Fertilizer: Fertiliser rate for maize is 150-100-100 kg nitrogen, phosphorous and potassium per hectare respectively. All phosphorus and potassium while half nitrogen are side dressed with sown seed rows while the remaining half N is added to soil in 2 splits, first when the crop is at knee height and second at tasseling.
Plant Protection Measures: Immediately after emergence, maize crop faces a serious threat of shoot fly and stem borer attack. Stem borer bores into the stem and makes a hole in the stem. Furadan powder should be dropped into the shoots or broadcast at the rate of 20 kg ha-1 followed by irrigation.
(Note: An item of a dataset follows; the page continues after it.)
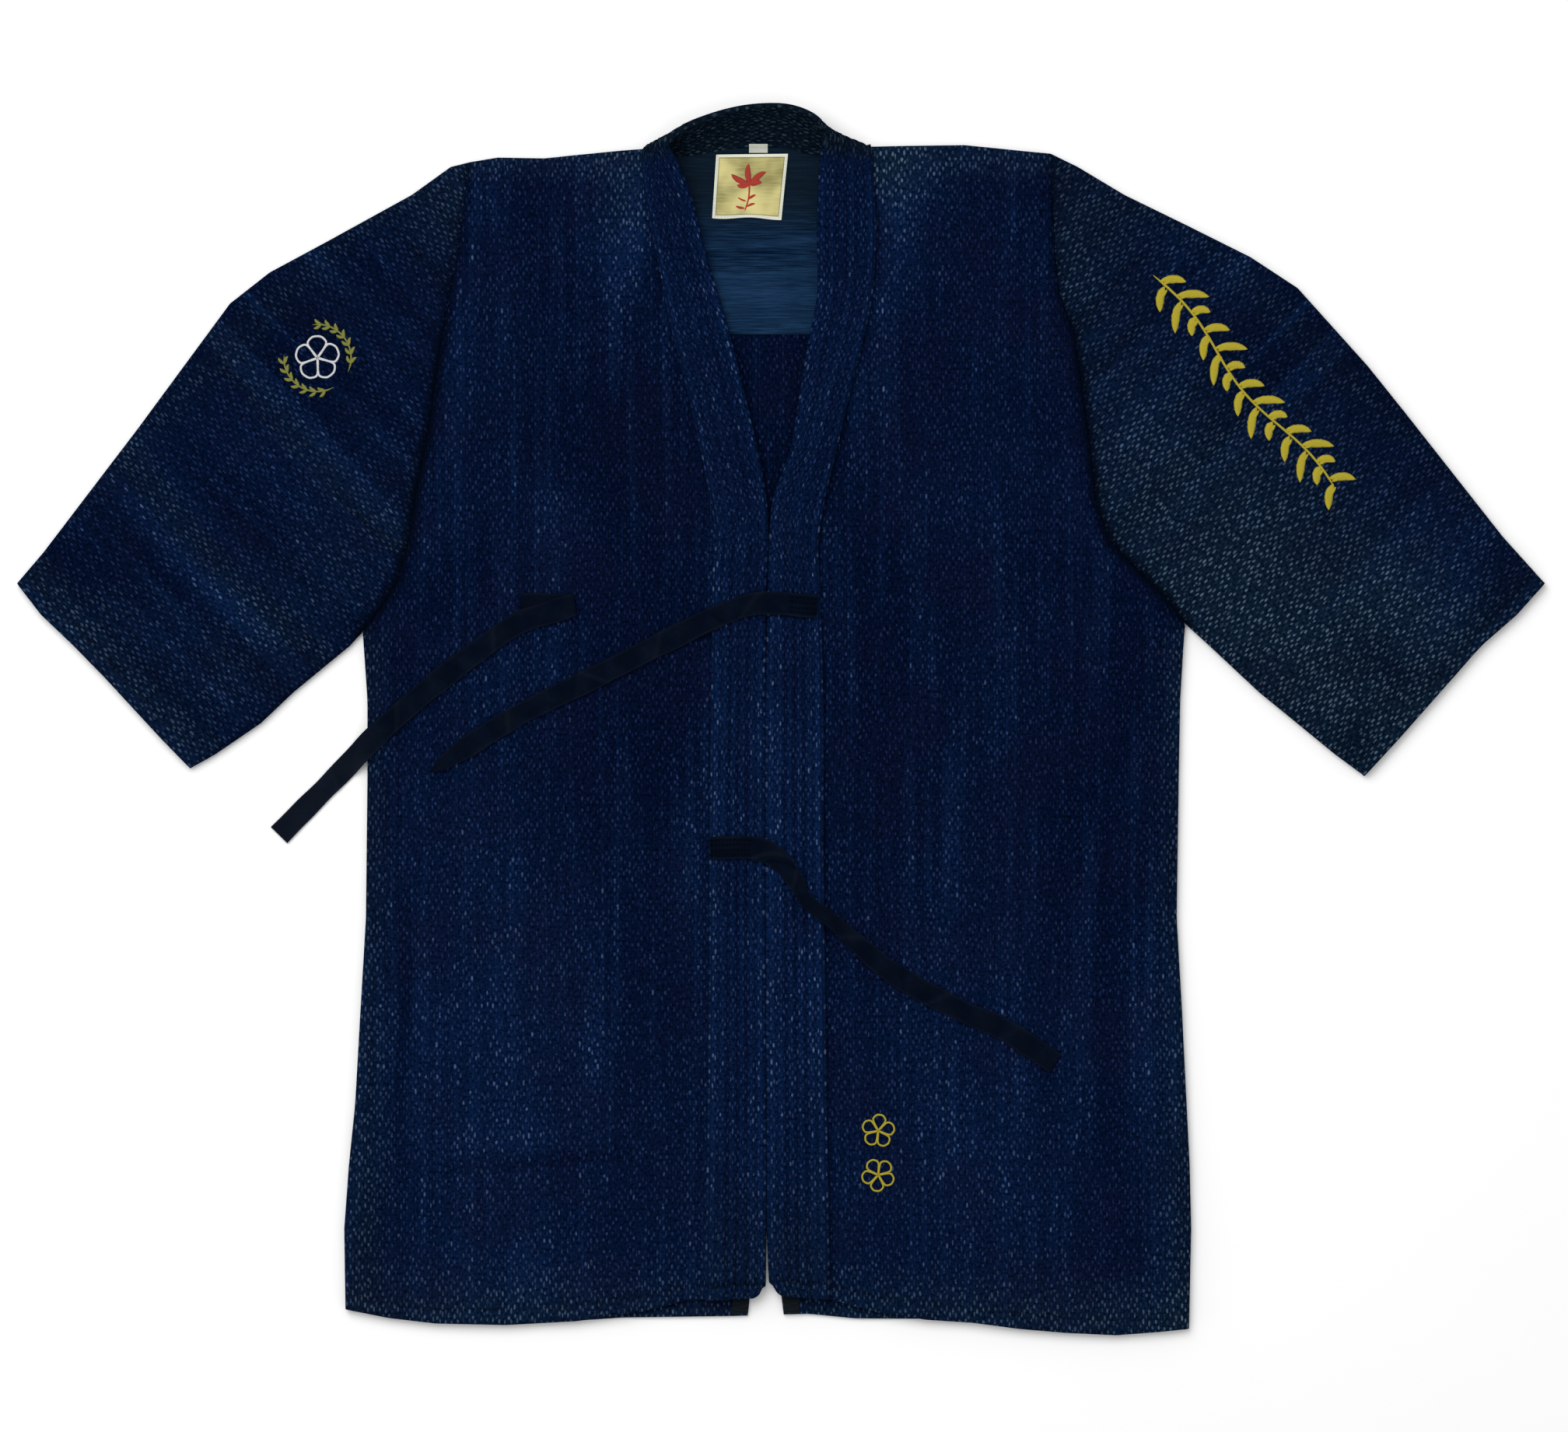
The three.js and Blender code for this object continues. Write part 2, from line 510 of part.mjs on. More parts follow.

This practice should be repeated twice at 1-2 week interval.
Weeds reduce maize yield by 29-43 per cent or even more. Competition of weeds with maize plants is maximum 2-5 weeks after crop emergence The most common weeds of maize in Pakistan include purple nutsedge (deela), horsepurslane (itsit), slender amaranth (jangli chulai), digera (tandla), jungle rice (jangli swank), burclover (maina) and swine cress (jangli haloon).
Common herbicides effective to control these weeds include Primextra Gold at 800 mL per acre, Pendimethalin at 1300 mL per acre and Dewal Dold at 800 mL per acre used as pre-emergence to weeds. While atrazine at 350 mL can be used as early post emergence 15 days after weeds emergence. A hand hoeing about 25 days after sowing provides satisfactory weed control at small scale.
Irrigation: Maize is drought sensitive crop and requires frequent irrigations for successful vegetative and reproductive growth. An irrigation within 10-15 days interval results in good growth. Drought will restrict many physiological processes leading to reduced yields.
Moisture stress at critical stages i.e. flowering, fertilisation or milking may cause a yield reduction up to 40 per cent due to reduction in number of grains per cob. Total number of irrigations for maize may vary from 6-9 depending on climate, soil type and method of sowing.
Harvest and Post Harvest: Maize crop is harvested when the moisture content of the grains are 20-25 per cent. The cob sheath dries completely at this stage, some drying may occur on the stalk. Cobs are removed from standing crop and dried under sunlight until the moisture content of the grains is below 15 per cent.
Hand operated or powered maize shellers are better than manual or hand shelling for safe exclusion of dried maize grains from cobs. Shelled maize grains after cleaning are stored in jute sacks in a cool, dry and airy place, either on a cement floor or on wooden planks; it should not be stored on earthen floors. The temperature of store room is kept 20-25 0C while relative humidity is maintained at 30-50 per cent.
Maize has prospective to play major role in nutrition of Pakistani people. It can act as the alternate food source when the conventional cereal grains i.e. wheat and rice are deficient.